If the website has a convenient design, is appealing to its users (as shown in the UX-test), and works properly (according to the usability audit), chances are high that it will eventually reach its point.
Why UX-testing is important
When the user visits a website for the first time, it takes them up to three seconds to evaluate the design of the website. If everything is just fine, the visitor spends the next ten seconds to get to know the structure of the website, its navigation, and content. If no problem arises and everything is clear, the user will most likely study the suggested content and perform the necessary action: subscribe to updates, call the office, buy the offered item or use the service. However, if a first-time visitor encounters a problem within the first 15 seconds, they will most probably close the page without paying due attention to what is being offered. If the user decides to stay on the page but gets confused or disappointed by something, the same situation will occur, and the website will miss its point.
As it can be seen from the chart, $1 invested in UX testing brings you $100 in ROI.
To better understand the aim of UX-testing, imagine that you have placed a popup window encouraging the visitors to provide their phone numbers and get a callback from the manager. If the website users get irritated by that window, they will study the content of the website but order the goods or services from your competitors. In this case, timely UX-testing will help you spot the trouble and tackle it before it affects your sales: the results of the very first survey will prompt you to remove the popup window from your website.
What if you do not UX-test your website
Nowadays, trillions of dollars circulate in the e-commerce sector, and 35% of this money will be lost due to the lack of proper UX-testing. Suppose you decide to advertise your product at the expense of UI audit and UX assessment. In this case, after the expansion of the marketing budget, the website will get more traffic. The irritating popup window will divert the majority of the visitors to your competitors, who have realized the importance of UX-testing and designed convenient websites. Your website will miss its point anyway, while the increased marketing costs will translate into financial losses.

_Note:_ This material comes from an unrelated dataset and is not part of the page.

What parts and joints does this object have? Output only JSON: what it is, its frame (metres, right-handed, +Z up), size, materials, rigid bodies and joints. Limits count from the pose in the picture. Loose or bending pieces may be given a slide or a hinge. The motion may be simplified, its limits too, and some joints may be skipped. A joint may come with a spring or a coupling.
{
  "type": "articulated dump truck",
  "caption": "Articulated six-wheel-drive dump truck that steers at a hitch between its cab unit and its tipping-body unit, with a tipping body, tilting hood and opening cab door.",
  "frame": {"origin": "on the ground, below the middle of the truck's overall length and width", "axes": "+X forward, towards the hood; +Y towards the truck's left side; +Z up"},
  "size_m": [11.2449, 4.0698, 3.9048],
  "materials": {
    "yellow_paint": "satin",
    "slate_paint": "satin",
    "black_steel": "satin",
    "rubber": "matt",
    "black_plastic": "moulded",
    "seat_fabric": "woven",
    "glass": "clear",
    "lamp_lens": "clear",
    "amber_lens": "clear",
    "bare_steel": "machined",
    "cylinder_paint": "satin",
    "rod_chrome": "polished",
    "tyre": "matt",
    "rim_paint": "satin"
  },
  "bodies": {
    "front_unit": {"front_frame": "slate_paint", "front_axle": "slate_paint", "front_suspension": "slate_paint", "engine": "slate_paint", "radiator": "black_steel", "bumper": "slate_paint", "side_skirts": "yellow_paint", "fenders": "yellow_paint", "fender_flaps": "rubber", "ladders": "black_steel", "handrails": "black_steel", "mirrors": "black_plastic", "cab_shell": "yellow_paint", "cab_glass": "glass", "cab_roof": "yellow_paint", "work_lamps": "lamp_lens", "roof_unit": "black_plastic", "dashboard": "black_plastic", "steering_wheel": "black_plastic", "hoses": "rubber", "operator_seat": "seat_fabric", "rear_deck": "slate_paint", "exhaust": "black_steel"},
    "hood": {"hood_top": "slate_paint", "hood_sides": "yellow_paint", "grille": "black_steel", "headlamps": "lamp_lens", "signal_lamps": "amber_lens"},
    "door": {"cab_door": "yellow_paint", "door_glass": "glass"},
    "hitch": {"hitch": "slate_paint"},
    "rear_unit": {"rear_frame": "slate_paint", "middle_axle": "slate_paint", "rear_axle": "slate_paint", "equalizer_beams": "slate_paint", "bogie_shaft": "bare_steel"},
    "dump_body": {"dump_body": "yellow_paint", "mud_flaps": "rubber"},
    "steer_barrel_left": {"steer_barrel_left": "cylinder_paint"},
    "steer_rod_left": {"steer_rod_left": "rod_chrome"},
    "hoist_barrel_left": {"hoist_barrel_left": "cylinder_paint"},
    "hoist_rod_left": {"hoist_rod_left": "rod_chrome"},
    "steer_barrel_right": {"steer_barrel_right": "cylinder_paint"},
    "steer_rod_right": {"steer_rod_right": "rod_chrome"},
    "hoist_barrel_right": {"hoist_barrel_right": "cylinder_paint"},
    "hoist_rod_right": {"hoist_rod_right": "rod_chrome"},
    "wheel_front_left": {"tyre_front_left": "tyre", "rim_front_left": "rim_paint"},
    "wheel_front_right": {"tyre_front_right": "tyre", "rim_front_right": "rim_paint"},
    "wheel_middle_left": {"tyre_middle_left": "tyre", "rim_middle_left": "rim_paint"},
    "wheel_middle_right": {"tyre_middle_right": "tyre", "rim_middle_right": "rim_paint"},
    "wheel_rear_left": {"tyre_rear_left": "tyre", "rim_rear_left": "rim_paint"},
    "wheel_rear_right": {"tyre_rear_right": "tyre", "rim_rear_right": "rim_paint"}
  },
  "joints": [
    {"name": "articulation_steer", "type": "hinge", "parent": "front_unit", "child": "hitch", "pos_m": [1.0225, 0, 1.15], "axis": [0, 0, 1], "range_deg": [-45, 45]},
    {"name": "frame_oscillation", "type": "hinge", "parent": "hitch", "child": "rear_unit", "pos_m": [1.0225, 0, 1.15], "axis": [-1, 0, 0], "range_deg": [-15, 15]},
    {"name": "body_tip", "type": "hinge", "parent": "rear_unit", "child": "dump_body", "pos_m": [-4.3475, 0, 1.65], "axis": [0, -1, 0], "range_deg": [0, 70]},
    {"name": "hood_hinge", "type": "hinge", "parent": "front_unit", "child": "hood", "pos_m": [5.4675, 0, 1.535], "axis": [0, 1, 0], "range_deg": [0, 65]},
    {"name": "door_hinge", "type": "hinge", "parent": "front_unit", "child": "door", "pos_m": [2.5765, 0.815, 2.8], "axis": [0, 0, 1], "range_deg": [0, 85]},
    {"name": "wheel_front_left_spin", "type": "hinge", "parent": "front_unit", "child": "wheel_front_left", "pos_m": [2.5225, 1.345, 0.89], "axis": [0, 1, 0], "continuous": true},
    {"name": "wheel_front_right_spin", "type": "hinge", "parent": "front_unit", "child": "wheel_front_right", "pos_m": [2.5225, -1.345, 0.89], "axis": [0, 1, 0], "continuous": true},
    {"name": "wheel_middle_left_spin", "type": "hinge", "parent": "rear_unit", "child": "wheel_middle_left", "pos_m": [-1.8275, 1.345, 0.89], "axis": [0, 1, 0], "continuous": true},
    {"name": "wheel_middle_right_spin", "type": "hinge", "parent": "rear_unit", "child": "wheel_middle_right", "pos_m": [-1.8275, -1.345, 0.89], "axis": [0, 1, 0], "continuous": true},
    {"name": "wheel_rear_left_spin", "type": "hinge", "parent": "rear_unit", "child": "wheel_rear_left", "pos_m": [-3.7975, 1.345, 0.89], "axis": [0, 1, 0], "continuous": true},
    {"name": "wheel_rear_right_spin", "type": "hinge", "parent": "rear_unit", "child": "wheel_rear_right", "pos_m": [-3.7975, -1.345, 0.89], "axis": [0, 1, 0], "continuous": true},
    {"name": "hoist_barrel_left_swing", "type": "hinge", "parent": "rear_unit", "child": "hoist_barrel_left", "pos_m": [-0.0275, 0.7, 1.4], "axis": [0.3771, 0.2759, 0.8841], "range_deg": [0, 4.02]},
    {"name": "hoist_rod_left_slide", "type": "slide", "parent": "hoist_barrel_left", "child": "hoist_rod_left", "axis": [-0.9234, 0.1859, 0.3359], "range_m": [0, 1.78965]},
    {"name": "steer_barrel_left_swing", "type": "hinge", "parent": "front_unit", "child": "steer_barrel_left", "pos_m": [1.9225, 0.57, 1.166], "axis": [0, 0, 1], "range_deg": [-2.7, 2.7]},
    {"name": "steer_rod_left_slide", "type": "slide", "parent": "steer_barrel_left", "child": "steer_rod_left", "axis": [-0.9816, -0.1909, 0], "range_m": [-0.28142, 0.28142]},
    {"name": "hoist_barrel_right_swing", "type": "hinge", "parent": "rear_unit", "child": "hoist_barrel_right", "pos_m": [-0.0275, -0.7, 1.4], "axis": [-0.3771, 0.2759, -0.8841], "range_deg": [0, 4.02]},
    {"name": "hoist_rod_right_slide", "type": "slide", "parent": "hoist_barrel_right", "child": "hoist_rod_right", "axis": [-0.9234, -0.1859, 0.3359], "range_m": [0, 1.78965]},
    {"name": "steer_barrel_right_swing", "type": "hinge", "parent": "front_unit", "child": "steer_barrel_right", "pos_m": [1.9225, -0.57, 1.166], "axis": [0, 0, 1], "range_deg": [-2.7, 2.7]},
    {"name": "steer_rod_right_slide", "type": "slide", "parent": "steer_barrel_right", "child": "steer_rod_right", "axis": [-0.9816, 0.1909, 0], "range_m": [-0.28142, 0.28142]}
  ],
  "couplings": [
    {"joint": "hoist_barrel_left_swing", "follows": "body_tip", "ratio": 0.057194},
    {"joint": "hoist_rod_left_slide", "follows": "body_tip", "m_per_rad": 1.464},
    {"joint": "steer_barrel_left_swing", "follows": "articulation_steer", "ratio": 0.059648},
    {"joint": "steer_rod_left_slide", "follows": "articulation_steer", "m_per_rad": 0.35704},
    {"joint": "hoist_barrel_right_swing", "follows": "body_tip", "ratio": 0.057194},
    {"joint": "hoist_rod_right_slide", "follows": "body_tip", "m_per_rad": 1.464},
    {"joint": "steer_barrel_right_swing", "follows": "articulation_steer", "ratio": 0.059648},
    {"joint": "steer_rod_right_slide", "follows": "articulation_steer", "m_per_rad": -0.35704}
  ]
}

Thus, UX-testing helps one to tackle the fundamental issues affecting the conversion rates. This is the main reason to conduct timely usability assessments and correct faults in the design of your website.
UX-testing makes the process of website development much easier and allows one to launch websites two times faster.

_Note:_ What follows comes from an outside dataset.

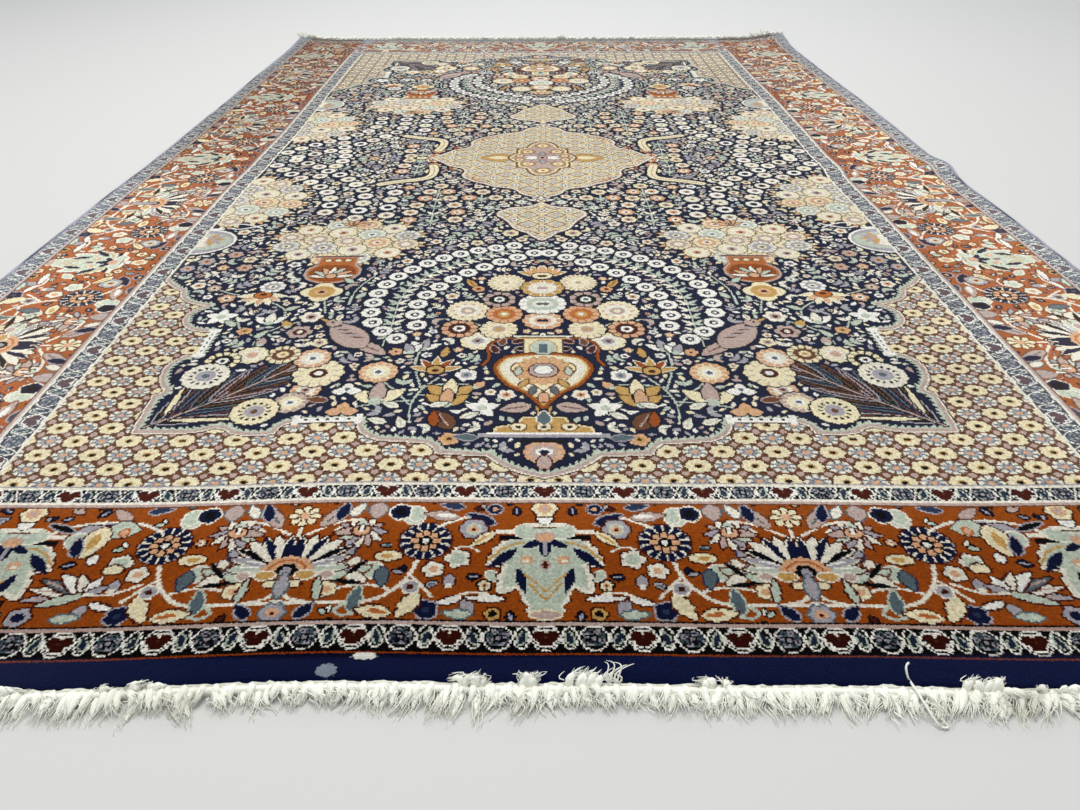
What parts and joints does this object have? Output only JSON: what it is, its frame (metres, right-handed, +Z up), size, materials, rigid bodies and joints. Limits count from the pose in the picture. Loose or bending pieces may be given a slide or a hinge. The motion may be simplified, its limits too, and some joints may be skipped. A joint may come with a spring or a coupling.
{
  "type": "persian rug",
  "caption": "Hand-knotted pile rug lying flat, with a bordered floral medallion design, overcast sides and combed fringes at both ends.",
  "frame": {"origin": "on the floor, under the middle of the whole rug with its fringes", "axes": "+X across the rug, +Y along its length towards the far end, whose right corner curls up a little, +Z up out of the pile"},
  "size_m": [1.391, 2.2844, 0.0211],
  "materials": {
    "pile": "short cut wool pile knotted in navy, rust, ivory and gold",
    "overcast": "navy wool wound round the side cords",
    "fringe": "combed off-white cotton warp ends"
  },
  "bodies": {
    "root": {"rug_body": "pile", "selvedge_left": "overcast", "selvedge_right": "overcast", "fringe_near": "fringe", "fringe_far": "fringe"}
  },
  "joints": []
}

Along with that, UX-testing has a number of other advantages: it boosts the sales, allows for reanimation of faulty e-startups, and saves the time of website developers. Thus, usability testing is a great opportunity to rejuvenate abandoned projects.

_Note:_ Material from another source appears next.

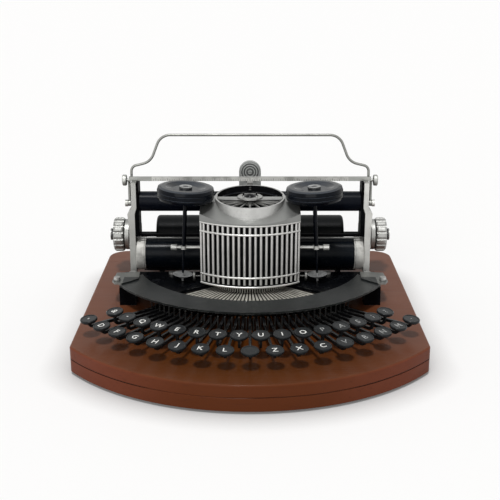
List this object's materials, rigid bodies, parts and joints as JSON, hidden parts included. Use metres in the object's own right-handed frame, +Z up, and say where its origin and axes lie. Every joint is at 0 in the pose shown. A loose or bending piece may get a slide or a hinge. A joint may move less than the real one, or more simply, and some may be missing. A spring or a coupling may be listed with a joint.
{
  "type": "keyed type-wheel typewriter",
  "caption": "Antique portable typewriter: caged type-wheel turret, fan of round keys, ribbon spools and a sliding paper carriage on a wooden base.",
  "frame": {"origin": "bottom centre of the machine, on the surface that its feet rest on", "axes": "+X to the right of a typist, +Y away from the typist, +Z up"},
  "size_m": [0.34, 0.3739, 0.193],
  "materials": {
    "stained_wood": "semi-gloss reddish brown stain",
    "foot_rubber": "matte",
    "black_enamel": "glossy black enamel",
    "shield_satin": "satin black enamel",
    "nickel_plate": "worn nickel",
    "bright_steel": "bright steel",
    "dark_steel": "blackened steel",
    "cage_silver": "cast and nickelled, softly worn",
    "hood_silver": "brushed nickel",
    "frame_silver": "matte nickel",
    "scale_silver": "satin with fine graduations",
    "spool_black": "semi-gloss black",
    "roller_rubber": "smooth polished black rubber",
    "cylinder_black": "glossy black",
    "key_black": "black caps on blackened levers"
  },
  "bodies": {
    "root": {"base_boards": "stained_wood", "rubber_feet": "foot_rubber", "main_frame": "black_enamel", "shield_crescent": "shield_satin", "ear_plates": "nickel_plate", "frame_screws": "bright_steel", "key_comb": "dark_steel", "turret_housing": "black_enamel", "turret_cage": "cage_silver", "turret_hood": "hood_silver", "spool_arms": "bright_steel", "carriage_rail": "dark_steel", "bell": "nickel_plate", "mainspring_drum": "black_enamel"},
    "type_wheel": {"type_wheel": "dark_steel"},
    "spool_left": {"ribbon_spool_left": "spool_black"},
    "spool_right": {"ribbon_spool_right": "spool_black"},
    "drive_shaft": {"ribbon_drive_shaft": "bright_steel"},
    "carriage": {"carriage_frame": "frame_silver", "carriage_liners": "black_enamel", "scale_bar": "scale_silver"},
    "paper_rest": {"paper_rest_wire": "bright_steel"},
    "upper_roller": {"upper_roller": "roller_rubber"},
    "front_roller": {"front_roller": "roller_rubber"},
    "feed": {"feed_cylinder": "cylinder_black", "cylinder_knobs": "nickel_plate"},
    "hammer": {"hammer": "bright_steel"},
    "key_01": {"key_01": "key_black"},
    "key_02": {"key_02": "key_black"},
    "key_03": {"key_03": "key_black"},
    "key_04": {"key_04": "key_black"},
    "key_05": {"key_05": "key_black"},
    "key_06": {"key_06": "key_black"},
    "key_07": {"key_07": "key_black"},
    "key_08": {"key_08": "key_black"},
    "key_09": {"key_09": "key_black"},
    "key_10": {"key_10": "key_black"},
    "key_11": {"key_11": "key_black"},
    "key_12": {"key_12": "key_black"},
    "key_13": {"key_13": "key_black"},
    "key_14": {"key_14": "key_black"},
    "key_15": {"key_15": "key_black"},
    "key_16": {"key_16": "key_black"},
    "key_17": {"key_17": "key_black"},
    "key_18": {"key_18": "key_black"},
    "key_19": {"key_19": "key_black"},
    "key_20": {"key_20": "key_black"},
    "key_21": {"key_21": "key_black"},
    "key_22": {"key_22": "key_black"},
    "key_23": {"key_23": "key_black"},
    "key_24": {"key_24": "key_black"},
    "key_25": {"key_25": "key_black"},
    "key_26": {"key_26": "key_black"},
    "key_27": {"key_27": "key_black"},
    "key_28": {"key_28": "key_black"},
    "key_29": {"key_29": "key_black"},
    "key_30": {"key_30": "key_black"},
    "key_31": {"key_31": "key_black"},
    "key_32": {"key_32": "key_black"},
    "key_33": {"key_33": "key_black"}
  },
  "joints": [
    {"name": "carriage_slide", "type": "slide", "parent": "root", "child": "carriage", "axis": [1, 0, 0], "range_m": [-0.085, 0.085]},
    {"name": "feed_turn", "type": "hinge", "parent": "carriage", "child": "feed", "pos_m": [0, 0.114, 0.0715], "axis": [1, 0, 0], "continuous": true},
    {"name": "front_roller_turn", "type": "hinge", "parent": "carriage", "child": "front_roller", "pos_m": [0, 0.075, 0.0616], "axis": [1, 0, 0], "continuous": true},
    {"name": "upper_roller_turn", "type": "hinge", "parent": "carriage", "child": "upper_roller", "pos_m": [0, 0.075, 0.121], "axis": [1, 0, 0], "continuous": true},
    {"name": "paper_rest_tilt", "type": "hinge", "parent": "carriage", "child": "paper_rest", "pos_m": [0, 0.077, 0.1183], "axis": [1, 0, 0], "range_deg": [-33, 6]},
    {"name": "ribbon_drive_turn", "type": "hinge", "parent": "root", "child": "drive_shaft", "pos_m": [0, 0.025, 0.0524], "axis": [1, 0, 0], "continuous": true},
    {"name": "spool_left_turn", "type": "hinge", "parent": "root", "child": "spool_left", "pos_m": [-0.0665, 0.025, 0.1433], "axis": [0.0523, 0, 0.9986], "continuous": true},
    {"name": "spool_right_turn", "type": "hinge", "parent": "root", "child": "spool_right", "pos_m": [0.0665, 0.025, 0.1433], "axis": [-0.0523, 0, 0.9986], "continuous": true},
    {"name": "type_wheel_turn", "type": "hinge", "parent": "root", "child": "type_wheel", "pos_m": [0, 0.034, 0.088], "axis": [0, 0, 1], "range_deg": [-60, 60], "stiffness_Nm_per_rad": 0.02},
    {"name": "hammer_swing", "type": "hinge", "parent": "root", "child": "hammer", "pos_m": [0, 0.096, 0.099], "axis": [1, 0, 0], "range_deg": [0, 4], "stiffness_Nm_per_rad": 0.05, "springref_deg": -11.46},
    {"name": "key_01_press", "type": "hinge", "parent": "root", "child": "key_01", "pos_m": [-0.0796, -0.02078, 0.0415], "axis": [0.6253, -0.7804, 0], "range_deg": [0, 4.2], "stiffness_Nm_per_rad": 0.3, "springref_deg": -5.73},
    {"name": "key_02_press", "type": "hinge", "parent": "root", "child": "key_02", "pos_m": [-0.07591, -0.02513, 0.0415], "axis": [0.668, -0.7442, 0], "range_deg": [0, 4.2], "stiffness_Nm_per_rad": 0.3, "springref_deg": -5.73},
    {"name": "key_03_press", "type": "hinge", "parent": "root", "child": "key_03", "pos_m": [-0.07198, -0.02927, 0.0415], "axis": [0.7085, -0.7057, 0], "range_deg": [0, 4.2], "stiffness_Nm_per_rad": 0.3, "springref_deg": -5.73},
    {"name": "key_04_press", "type": "hinge", "parent": "root", "child": "key_04", "pos_m": [-0.06782, -0.03318, 0.0415], "axis": [0.7469, -0.6649, 0], "range_deg": [0, 4.2], "stiffness_Nm_per_rad": 0.3, "springref_deg": -5.73},
    {"name": "key_05_press", "type": "hinge", "parent": "root", "child": "key_05", "pos_m": [-0.06346, -0.03686, 0.0415], "axis": [0.7829, -0.6221, 0], "range_deg": [0, 4.2], "stiffness_Nm_per_rad": 0.3, "springref_deg": -5.73},
    {"name": "key_06_press", "type": "hinge", "parent": "root", "child": "key_06", "pos_m": [-0.05889, -0.04028, 0.0415], "axis": [0.8165, -0.5774, 0], "range_deg": [0, 4.2], "stiffness_Nm_per_rad": 0.3, "springref_deg": -5.73},
    {"name": "key_07_press", "type": "hinge", "parent": "root", "child": "key_07", "pos_m": [-0.05414, -0.04344, 0.0415], "axis": [0.8475, -0.5308, 0], "range_deg": [0, 4.2], "stiffness_Nm_per_rad": 0.3, "springref_deg": -5.73},
    {"name": "key_08_press", "type": "hinge", "parent": "root", "child": "key_08", "pos_m": [-0.04922, -0.04634, 0.0415], "axis": [0.8759, -0.4826, 0], "range_deg": [0, 4.2], "stiffness_Nm_per_rad": 0.3, "springref_deg": -5.73},
    {"name": "key_09_press", "type": "hinge", "parent": "root", "child": "key_09", "pos_m": [-0.04415, -0.04895, 0.0415], "axis": [0.9015, -0.4328, 0], "range_deg": [0, 4.2], "stiffness_Nm_per_rad": 0.3, "springref_deg": -5.73},
    {"name": "key_10_press", "type": "hinge", "parent": "root", "child": "key_10", "pos_m": [-0.03894, -0.05128, 0.0415], "axis": [0.9243, -0.3817, 0], "range_deg": [0, 4.2], "stiffness_Nm_per_rad": 0.3, "springref_deg": -5.73},
    {"name": "key_11_press", "type": "hinge", "parent": "root", "child": "key_11", "pos_m": [-0.03361, -0.0533, 0.0415], "axis": [0.9442, -0.3295, 0], "range_deg": [0, 4.2], "stiffness_Nm_per_rad": 0.3, "springref_deg": -5.73},
    {"name": "key_12_press", "type": "hinge", "parent": "root", "child": "key_12", "pos_m": [-0.02817, -0.05503, 0.0415], "axis": [0.9611, -0.2761, 0], "range_deg": [0, 4.2], "stiffness_Nm_per_rad": 0.3, "springref_deg": -5.73},
    {"name": "key_13_press", "type": "hinge", "parent": "root", "child": "key_13", "pos_m": [-0.02264, -0.05646, 0.0415], "axis": [0.9751, -0.222, 0], "range_deg": [0, 4.2], "stiffness_Nm_per_rad": 0.3, "springref_deg": -5.73},
    {"name": "key_14_press", "type": "hinge", "parent": "root", "child": "key_14", "pos_m": [-0.01704, -0.05757, 0.0415], "axis": [0.9859, -0.1671, 0], "range_deg": [0, 4.2], "stiffness_Nm_per_rad": 0.3, "springref_deg": -5.73},
    {"name": "key_15_press", "type": "hinge", "parent": "root", "child": "key_15", "pos_m": [-0.01139, -0.05836, 0.0415], "axis": [0.9937, -0.1117, 0], "range_deg": [0, 4.2], "stiffness_Nm_per_rad": 0.3, "springref_deg": -5.73},
    {"name": "key_16_press", "type": "hinge", "parent": "root", "child": "key_16", "pos_m": [-0.0057, -0.05884, 0.0415], "axis": [0.9984, -0.0559, 0], "range_deg": [0, 4.2], "stiffness_Nm_per_rad": 0.3, "springref_deg": -5.73},
    {"name": "key_17_press", "type": "hinge", "parent": "root", "child": "key_17", "pos_m": [0, -0.059, 0.0415], "axis": [1, 0, 0], "range_deg": [0, 4.2], "stiffness_Nm_per_rad": 0.3, "springref_deg": -5.73},
    {"name": "key_18_press", "type": "hinge", "parent": "root", "child": "key_18", "pos_m": [0.0057, -0.05884, 0.0415], "axis": [0.9984, 0.0559, 0], "range_deg": [0, 4.2], "stiffness_Nm_per_rad": 0.3, "springref_deg": -5.73},
    {"name": "key_19_press", "type": "hinge", "parent": "root", "child": "key_19", "pos_m": [0.01139, -0.05836, 0.0415], "axis": [0.9937, 0.1117, 0], "range_deg": [0, 4.2], "stiffness_Nm_per_rad": 0.3, "springref_deg": -5.73},
    {"name": "key_20_press", "type": "hinge", "parent": "root", "child": "key_20", "pos_m": [0.01704, -0.05757, 0.0415], "axis": [0.9859, 0.1671, 0], "range_deg": [0, 4.2], "stiffness_Nm_per_rad": 0.3, "springref_deg": -5.73},
    {"name": "key_21_press", "type": "hinge", "parent": "root", "child": "key_21", "pos_m": [0.02264, -0.05646, 0.0415], "axis": [0.9751, 0.222, 0], "range_deg": [0, 4.2], "stiffness_Nm_per_rad": 0.3, "springref_deg": -5.73},
    {"name": "key_22_press", "type": "hinge", "parent": "root", "child": "key_22", "pos_m": [0.02817, -0.05503, 0.0415], "axis": [0.9611, 0.2761, 0], "range_deg": [0, 4.2], "stiffness_Nm_per_rad": 0.3, "springref_deg": -5.73},
    {"name": "key_23_press", "type": "hinge", "parent": "root", "child": "key_23", "pos_m": [0.03361, -0.0533, 0.0415], "axis": [0.9442, 0.3295, 0], "range_deg": [0, 4.2], "stiffness_Nm_per_rad": 0.3, "springref_deg": -5.73},
    {"name": "key_24_press", "type": "hinge", "parent": "root", "child": "key_24", "pos_m": [0.03894, -0.05128, 0.0415], "axis": [0.9243, 0.3817, 0], "range_deg": [0, 4.2], "stiffness_Nm_per_rad": 0.3, "springref_deg": -5.73},
    {"name": "key_25_press", "type": "hinge", "parent": "root", "child": "key_25", "pos_m": [0.04415, -0.04895, 0.0415], "axis": [0.9015, 0.4328, 0], "range_deg": [0, 4.2], "stiffness_Nm_per_rad": 0.3, "springref_deg": -5.73},
    {"name": "key_26_press", "type": "hinge", "parent": "root", "child": "key_26", "pos_m": [0.04922, -0.04634, 0.0415], "axis": [0.8759, 0.4826, 0], "range_deg": [0, 4.2], "stiffness_Nm_per_rad": 0.3, "springref_deg": -5.73},
    {"name": "key_27_press", "type": "hinge", "parent": "root", "child": "key_27", "pos_m": [0.05414, -0.04344, 0.0415], "axis": [0.8475, 0.5308, 0], "range_deg": [0, 4.2], "stiffness_Nm_per_rad": 0.3, "springref_deg": -5.73},
    {"name": "key_28_press", "type": "hinge", "parent": "root", "child": "key_28", "pos_m": [0.05889, -0.04028, 0.0415], "axis": [0.8165, 0.5774, 0], "range_deg": [0, 4.2], "stiffness_Nm_per_rad": 0.3, "springref_deg": -5.73},
    {"name": "key_29_press", "type": "hinge", "parent": "root", "child": "key_29", "pos_m": [0.06346, -0.03686, 0.0415], "axis": [0.7829, 0.6221, 0], "range_deg": [0, 4.2], "stiffness_Nm_per_rad": 0.3, "springref_deg": -5.73},
    {"name": "key_30_press", "type": "hinge", "parent": "root", "child": "key_30", "pos_m": [0.06782, -0.03318, 0.0415], "axis": [0.7469, 0.6649, 0], "range_deg": [0, 4.2], "stiffness_Nm_per_rad": 0.3, "springref_deg": -5.73},
    {"name": "key_31_press", "type": "hinge", "parent": "root", "child": "key_31", "pos_m": [0.07198, -0.02927, 0.0415], "axis": [0.7085, 0.7057, 0], "range_deg": [0, 4.2], "stiffness_Nm_per_rad": 0.3, "springref_deg": -5.73},
    {"name": "key_32_press", "type": "hinge", "parent": "root", "child": "key_32", "pos_m": [0.07591, -0.02513, 0.0415], "axis": [0.668, 0.7442, 0], "range_deg": [0, 4.2], "stiffness_Nm_per_rad": 0.3, "springref_deg": -5.73},
    {"name": "key_33_press", "type": "hinge", "parent": "root", "child": "key_33", "pos_m": [0.0796, -0.02078, 0.0415], "axis": [0.6253, 0.7804, 0], "range_deg": [0, 4.2], "stiffness_Nm_per_rad": 0.3, "springref_deg": -5.73}
  ],
  "couplings": [
    {"joint": "front_roller_turn", "follows": "feed_turn", "ratio": -1.2717},
    {"joint": "upper_roller_turn", "follows": "feed_turn", "ratio": -2.037},
    {"joint": "ribbon_drive_turn", "follows": "spool_right_turn", "ratio": 5},
    {"joint": "spool_left_turn", "follows": "spool_right_turn", "ratio": -1}
  ]
}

Every year up to $1 trillion is spent on the launch of internet startups. Approximately $150 billion is lost on projects that get abandoned. The good news is that the majority of those dying startups can be reanimated by timely usability testing.
Losses incurred by online stores due to insufficient UX-testing
A striking 27% of the online shoppers in the US abandon their orders due to unsatisfactory checkout flow and design. If translated into money terms, this means that American online-stores lose $260 billion yearly to poor UX. Other countries experience similar problems.
How to test website usability: A complete case study
In this section, you will learn about the processes of UX-testing from a practical example. We will analyze the website of one of the e-commenrce stores wesco-shop.us and provide some recommendations on how to improve it. If you are planning to launch a Google Ads campaign, redesign your website, or promote it using SEO, UX testing will be of great use to you, too. In one of the upcoming sections, we will throw some light on how one can assess the usability of a website on their own. But if you are too pressed for time – consider delegating this task to professionals.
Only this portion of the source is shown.